With the Feast of Pentecost we come to the end of our Easter season. As we noted last week, Luke is the only gospel writer who organizes his material to give us accounts of the Ascension and Pentecost in that discrete form. These are wonderful and powerful ways of describing how the disciples felt during the period immediately after Jesus’ death. But they do create the risk that we may see Pentecost as a separate event from Easter, with the Easter season laid out with the Resurrection at the beginning and Pentecost at the end.
If we look at all the gospels together, it is more helpful to recognize that there is one, single Easter experience. It does not take place all at once, and it has many aspects, from confusion and fear through to joy and mission. It’s also crucial to realize that the Easter experience, as described by all the evangelists, in whatever form, is not something that happened to Jesus, it was something that happened to the disciples. And so, it is something that happens, or can happen, to us.
For me the most dramatic and powerful part of Luke’s Pentecost story (Acts 2:1-11) is the speaking in tongues, or more accurately the hearing side of that. “Each of them heard the word of God in his own language”. This central feature of Pentecost, and thus of the Easter experience, tells us clearly that there is no single way that God speaks to each of us. The experience of conversion, the experience of entering into this relationship is different for everyone. It is based on where we are coming from. And it comes to us, we don’t have to go to it.
We are so used to the idea that life is a process whereby we make decisions, we make efforts to achieve something, we succeed or fail in those efforts, and move on to the next challenge. And probably someone judges us or keeps score of how well we are doing, whether parent, or teacher, or the god of mammon handing out wealth and success.
Life with God isn’t like that. For sure there may be times when God asks something, as when he asked the disciples to follow him. But he doesn’t then watch over us, judging our success or failure. If he’d done that with the disciples they would clearly have got Ds at best and Peter probably an F. God doesn’t work by demanding things of us and judging how we measure up – he offers us things. Even the invitation to follow is not a demand, it is the offer of an opportunity.

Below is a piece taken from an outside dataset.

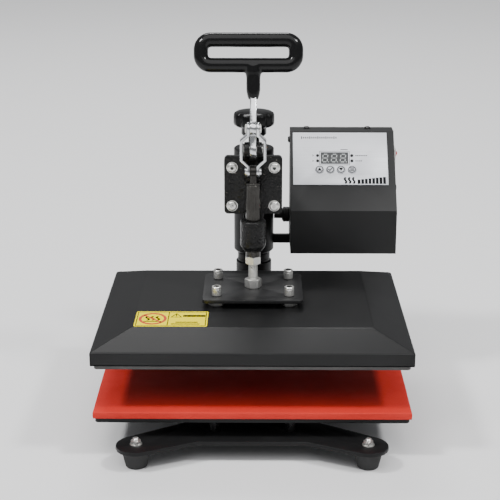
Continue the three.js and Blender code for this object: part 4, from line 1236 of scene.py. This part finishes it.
bm = bmesh.new()
x0, x1, y0, y1 = LABEL_LEFT + 1.8, LABEL_RIGHT - 1.8, LABEL_FRONT + 2.2, LABEL_BACK - 2.2
divider = x0 + 30.5
stroke(bm, [(x0, y0), (x1, y0), (x1, y1), (x0, y1), (x0, y0)], 0.85, INK_BASE, flat)
stroke(bm, [(divider, y0), (divider, y1)], 0.85, INK_BASE, flat)
ring_x, ring_y = (x0 + divider) / 2, (y0 + y1) / 2
for wave in (-1, 0, 1):
    stroke(bm, heat_curl(ring_x + 5 * wave, ring_y - 4, 1.5, 1.3), 2.0, INK_BASE, flat)
stroke(bm, [(ring_x - 8, ring_y - 7.5), (ring_x + 8, ring_y - 7.5)], 1.8, INK_BASE, flat)
sign_x, sign_y = divider + 7.5, y1 - 9.5
for line in (
    [(-5, -4.5), (5, -4.5), (0, 5.5), (-5, -4.5)],
    [(0, -0.8), (0, 2.6)],
    [(0, -2.6), (0, -2.4)],
):
    stroke(bm, [(sign_x + across, sign_y + up) for across, up in line], 1.0, INK_BASE, flat)
for bar in range(4):
    left = divider + 15.5 + 5.2 * bar
    stroke(bm, [(left, sign_y - 1.0), (left + 3.4, sign_y - 1.0)], 5.0, INK_BASE, flat)
for row, (left, right) in enumerate(((8, 30), (4, 33))):
    y = y0 + 9.5 - 5.0 * row
    for dash in range(int((right - left) / 3.1)):
        start = divider + left + 3.1 * dash
        stroke(bm, [(start, y), (start + 1.8, y)], 2.1, INK_BASE, flat)
print_piece(bm, "label_print", black_ink, "ram")

bm = bmesh.new()
printed_ring(bm, 13.6, 11.0, ring_x, ring_y, RED_BASE, flat, (1.0, 1.18))
stroke(bm, [(ring_x - 8.6, ring_y + 10), (ring_x + 8.6, ring_y - 10)], 1.9, RED_BASE, flat)
print_piece(bm, "label_ring", red_ink, "ram")
print("label with its print")

# %% [markdown]
# ## Floor, backdrop and light
# A plain pale floor runs far enough back to fill the view. Two softboxes stand high, left and
# right, which puts a pair of highlights on the loop and on each screw. A third hangs over the
# floor behind the press and brightens the backdrop. A wide ceiling light and a pale world keep
# the floor even and the shadows soft.

# %% floor, backdrop and light
floor_paint = bpy.data.materials.new("studio_floor")
floor_paint.use_nodes = True
floor_inputs = floor_paint.node_tree.nodes["Principled BSDF"].inputs
floor_inputs["Base Color"].default_value = (0.80, 0.80, 0.805, 1)
floor_inputs["Roughness"].default_value = 0.75
bm = bmesh.new()
bmesh.ops.create_circle(bm, cap_ends=True, segments=96, radius=14.0)
floor = piece_from(bm, "studio_floor", floor_paint)


def softbox(name, place, target, width, height, watts):
    light = bpy.data.lights.new(name, "AREA")
    light.shape = "RECTANGLE"
    light.size, light.size_y = width, height
    light.energy = watts
    lamp = bpy.data.objects.new(name, light)
    lamp.location = place
    lamp.rotation_euler = (Vector(target) - Vector(place)).to_track_quat("-Z", "Y").to_euler()
    bpy.context.scene.collection.objects.link(lamp)


softbox("left softbox", (-1.25, -0.7, 2.0), (0, 0, 0.3), 0.36, 0.3, 34)
softbox("right softbox", (1.25, -0.7, 2.0), (0, 0, 0.3), 0.36, 0.3, 30)
softbox("backdrop softbox", (-0.3, 1.7, 2.6), (-0.2, 1.5, 0), 1.6, 0.5, 40)
ceiling_light = bpy.data.lights.new("ceiling light", "SUN")
ceiling_light.energy = 1.75
ceiling_light.angle = math.radians(60)
ceiling = bpy.data.objects.new("ceiling light", ceiling_light)
ceiling.rotation_euler = (math.radians(27), 0, 0)
bpy.context.scene.collection.objects.link(ceiling)
world = bpy.data.worlds.new("studio")
bpy.context.scene.world = world
world.use_nodes = True
sky = world.node_tree.nodes["Background"].inputs
sky["Color"].default_value = (0.80, 0.81, 0.83, 1)
sky["Strength"].default_value = 0.36
print("floor, 3 softboxes, a ceiling light and a pale world")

That offer is made to everyone, wherever they are from – in their own language. Most often we don’t hear and understand all at once, it takes time for us to understand. Our Easter experience doesn’t happen in a moment, a moment of resurrection or a moment of touching by the fire of the Holy Spirit. It is a process, unique to each of us – because we are each unique to our Father, and he wants to make us our own, unique offer of a relationship with him. Each Easter season we get to explore again, we get to listen again, we get to understand again what happened to Jesus and what that means of us, each individual, each one unique in God’s eyes, in God’s embrace. We get to re experience our own Easter.